■ SUPPLIED DATA
----
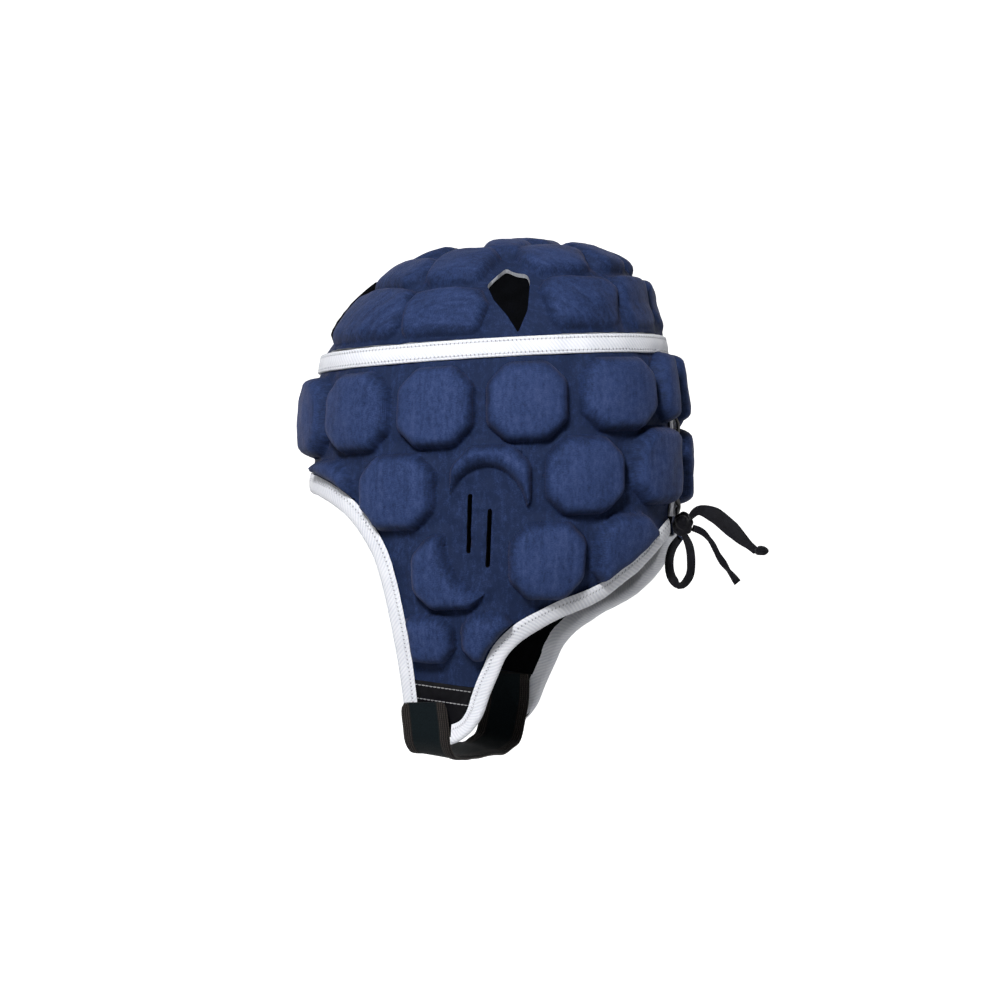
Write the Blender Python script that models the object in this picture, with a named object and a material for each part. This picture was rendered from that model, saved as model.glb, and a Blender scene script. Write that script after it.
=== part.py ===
"""Rugby scrum cap: padded stretch panels with a laced back and a chin strap.

The cap keeps the form it has on a head.  +Z is up, -Y is the forehead, +X is the wearer's left, and
the origin is the inside of the crown, where the top of the head rests.

Panels are drawn flat and wrapped on a head form.  The side pattern has two measures: round, the way
round the head from the middle of the forehead towards the wearer's left ear, and drop, the way down
from the seam under the crown.  The crown pattern is a disc, with its rim at that seam.
"""
import math

import bmesh
import bpy
import numpy as np
from mathutils import Vector
from mathutils.geometry import delaunay_2d_cdt

# Driving dimensions, in metres
HEAD_LENGTH = 0.190
HEAD_BREADTH = 0.152
CROWN_RISE = 0.050
PANEL_DROP = 0.210
CROWN_BACK = 0.013
SHEET = 0.0030
PAD_RISE = 0.0085
CROWN_PAD_RISE = 0.0065
PAD_SHOULDER = 0.0095
PAD_GAP = 0.0036
PAD_CORNER_SHARE = 0.25
LINING = 0.0008
LINING_GAP = 0.0009
FOLD_GAP = 0.0008
BINDING_WIDTH = 0.0105
BINDING_CLOTH = 0.0010
BINDING_TURN = 1.6
GAP_BINDING_WIDTH = 0.0075
GAP_TOP = 0.003
GAP_FOOT = 0.009
BAND_WIDTH = 0.0098
SLOT_WIDTH = 0.0024
TAB_SHEET = 0.0024
STRAP_WIDTH = 0.026
STRAP_THICK = 0.0022
STRAP_FAR_SAG = 0.0028
STRAP_STEP = 0.006
LACE_WIDTH = 0.0044
LACE_THICK = 0.0010
EDGE_INSET = 0.0016
VENT_MARGIN = 0.0035
CROWN_PAD_LIMIT = 0.968
KNOT_SIZE = (0.010, 0.010, 0.012)
KNOT_PLACE = (0.0, 0.1040, -0.1440)
CLEAR = 0.0003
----
■ WHAT IS NEEDED
Reproduce the material in full, with no word added or dropped.

■ WORKED SOLUTION
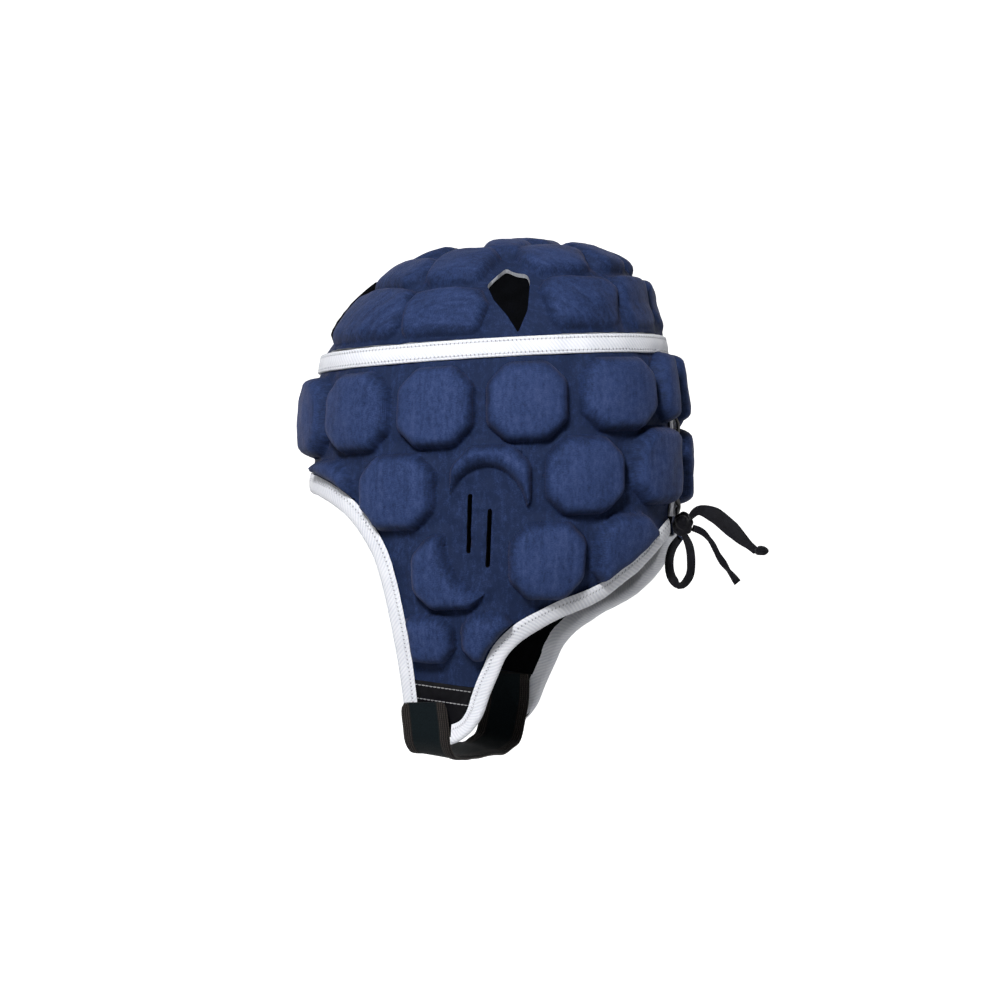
Write the Blender Python script that models the object in this picture, with a named object and a material for each part. This picture was rendered from that model, saved as model.glb, and a Blender scene script. Write that script after it.
=== part.py ===
"""Rugby scrum cap: padded stretch panels with a laced back and a chin strap.

The cap keeps the form it has on a head.  +Z is up, -Y is the forehead, +X is the wearer's left, and
the origin is the inside of the crown, where the top of the head rests.

Panels are drawn flat and wrapped on a head form.  The side pattern has two measures: round, the way
round the head from the middle of the forehead towards the wearer's left ear, and drop, the way down
from the seam under the crown.  The crown pattern is a disc, with its rim at that seam.
"""
import math

import bmesh
import bpy
import numpy as np
from mathutils import Vector
from mathutils.geometry import delaunay_2d_cdt

# Driving dimensions, in metres
HEAD_LENGTH = 0.190
HEAD_BREADTH = 0.152
CROWN_RISE = 0.050
PANEL_DROP = 0.210
CROWN_BACK = 0.013
SHEET = 0.0030
PAD_RISE = 0.0085
CROWN_PAD_RISE = 0.0065
PAD_SHOULDER = 0.0095
PAD_GAP = 0.0036
PAD_CORNER_SHARE = 0.25
LINING = 0.0008
LINING_GAP = 0.0009
FOLD_GAP = 0.0008
BINDING_WIDTH = 0.0105
BINDING_CLOTH = 0.0010
BINDING_TURN = 1.6
GAP_BINDING_WIDTH = 0.0075
GAP_TOP = 0.003
GAP_FOOT = 0.009
BAND_WIDTH = 0.0098
SLOT_WIDTH = 0.0024
TAB_SHEET = 0.0024
STRAP_WIDTH = 0.026
STRAP_THICK = 0.0022
STRAP_FAR_SAG = 0.0028
STRAP_STEP = 0.006
LACE_WIDTH = 0.0044
LACE_THICK = 0.0010
EDGE_INSET = 0.0016
VENT_MARGIN = 0.0035
CROWN_PAD_LIMIT = 0.968
KNOT_SIZE = (0.010, 0.010, 0.012)
KNOT_PLACE = (0.0, 0.1040, -0.1440)
CLEAR = 0.0003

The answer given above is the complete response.